Further clarification will be needed from the Supreme Court in relation to this ruling.
Recent Supreme Court decisions on non-compete provisions
Cass. soc. 11 March 2015, n°13-22.257
The employer can waive the employee's non-compete commitment during the course of the employment agreement, under certain conditions.
The Supreme Court has confirmed its previous decisions, ruling that an employer can unilaterally waive an employee's contractual non-compete commitment during the course of the employment, provided that such waiver is allowed by the contractual non-compete clause (if any) of any relevant collective bargaining agreement.
It should be noted that under French law, non-compete clauses have to have consideration (i.e. employees must receive financial compensation in exchange for the clause, in order for it to be valid). Therefore, judges consider that the provision of a non-compete clause (which has attached or allocated value) in the employee's contract constitutes a benefit for him/her and that the employer cannot waive this benefit unilaterally.
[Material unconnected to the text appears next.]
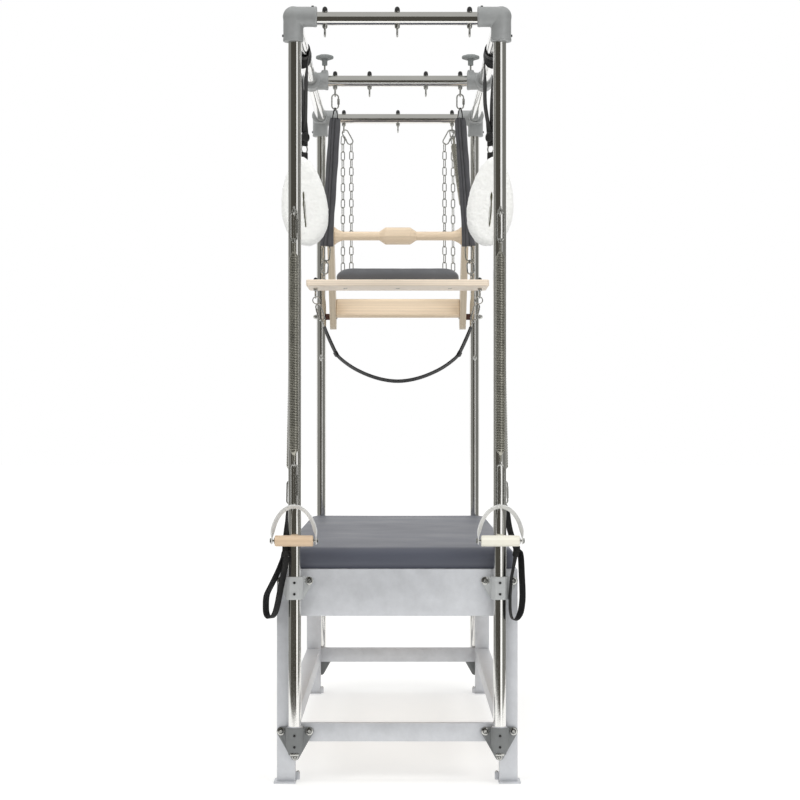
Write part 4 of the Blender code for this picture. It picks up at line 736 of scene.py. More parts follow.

This is why the option for an employer to unilaterally waive an employee's non-compete clause during the course of employment has to be expressly provided for in the employee's contract or in the applicable collective bargaining agreement, and the procedure for waiving the provision has to be strictly followed by the employer otherwise the waiver will not be enforceable.
The consideration for a non-compete clause cannot vary depending on the modalities of the employment termination.
Cass. soc. 9 April 2015, n°13-25.847
The Supreme Court has confirmed its position regarding the amount of the consideration for the non-compete provision; the amount cannot vary depending on the circumstances and the nature of termination of employment.
This means that any provision in the employee's agreement that provides for a different amount of consideration according to the nature of the termination would not be enforceable. In such a case, the non-compete clause would remain valid but the employee would be entitled to obtain the highest amount of the various consideration amounts, whatever the circumstances of the termination.